Aussi, certaines actions de l’association se focalisent-elles sur des lieux de vie que partagent des familles, avec l’emphase sur l’utilisation commune des terres à une culture ou un élevage de subsistance. « Les récoltes, l’élevage et les pontes leur permettent de se nourrir et, éventuellement, de vendre le reste », fait-elle ressortir.
Rubriques offres d’emploi
Les rubriques offres d’emploi sont d’un grand apport, permettant d’entrer en contact avec une société qui recrute une personne au profil précis. « Compte tenu du niveau des demandeurs d’emploi parmi nos membres, nous essayons de dénicher le poste correspondant. Mais, il faut aussi qu’ils possèdent un profil sans reproche pour décrocher le job », fait-elle observer.

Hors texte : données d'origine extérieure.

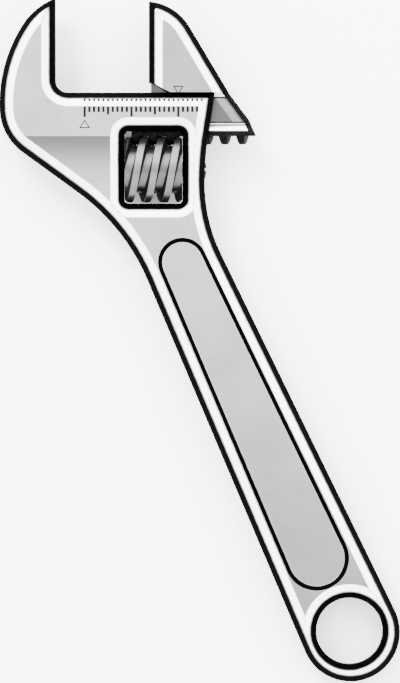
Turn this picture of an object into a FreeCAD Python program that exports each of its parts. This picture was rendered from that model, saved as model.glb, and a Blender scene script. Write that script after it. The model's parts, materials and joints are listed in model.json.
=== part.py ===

Depuis son engagement, la jeune femme a fini par équilibrer son agenda, entre son travail et sa vie familiale. Tous les après-midis, de retour au bercail, elle consacre plus d’une heure à son ordi pour vérifier les emails adressés par les membres de l’association et s’assure de l’authenticité des demandes d’aide. « C’est un travail collectif, les compétences individuelles de chacun se manifeste sur le terrain, mais, à la fin, c’est le groupe qui est récompensé », assure-t-elle. Comme sa famille est impliquée dans les actions de l’association, il n’est pas rare que sa fille aînée de huit ans l’accompagne lors ses descentes sur le terrain durant les week-ends. « Ces sorties lui permettent de se rendre compte des réalités sociales à Maurice et de l’existence des poches d’extrême pauvreté, elle intériorise aussi le sens du sacrifice, de la valeur de l’argent », dit-elle, dont l’association sera bientôt rebaptisée ‘Ansam nu avanse’.